One party would select the other party’s commissioners. The bill establishes a 12-member commission, 6 Democrats and 6 Republicans. Commissioners would be selected by the Speaker of the House, the Senate Committee on Rules, and the Governor. This means, among other things, that the Speaker, who will be a Democrat or a Republican, would select two Democratic and two Republican commissioners. One party gets to select who will represent the other party.

Each chamber would control its own map. HJ615 says that the requirement to advance a state House or Senate map out of the commission is approval from 3 of the 4 commissioners who represent that chamber. After referral to the chamber, only a simple majority of that chamber – but not the other chamber or the governor – is needed for final passage. The governor’s commissioners only vote on Congressional districts.

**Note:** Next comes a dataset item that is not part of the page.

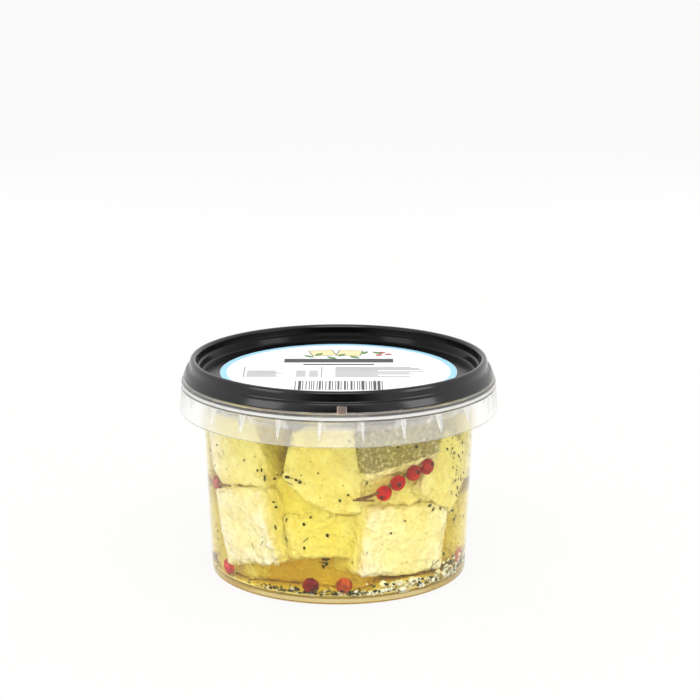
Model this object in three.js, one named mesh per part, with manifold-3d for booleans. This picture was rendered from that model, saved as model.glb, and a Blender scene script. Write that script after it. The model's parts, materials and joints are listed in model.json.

Partisan parity is required, but undefined. Districts drawn under the bill would be required to “preserve the political parity” between Democrats and Republicans. But parity is undefined. Does it mean that both sides get an equal share of seats no matter what the vote? That’s the current map, which is a partisan gerrymander.

Fundamentally, this bill undermines checks and balances. A core principle of American government is the ability of one branch to stop the excesses of another branch. This bill removes several checks. It removes the ability of one chamber of the General Assembly to act as a check on the other chamber. It removes the ability of the minority party to speak for itself. Finally and most importantly, it removes the governor from the process of redistricting.

This bill moves in the opposite direction as the reforms that are taking root across the country. It enhances the ability of politicians to entrench themselves in power.

P.S. There’s a competing bill on the Senate side. It establishes a 16-member commission composed of 8 legislators and 8 citizens. It doesn’t have any of the flaws listed above. It takes an optimistic view of the possibility of reaching a bipartisan decision: plans require 6 legislator and 6 citizen votes. It could work!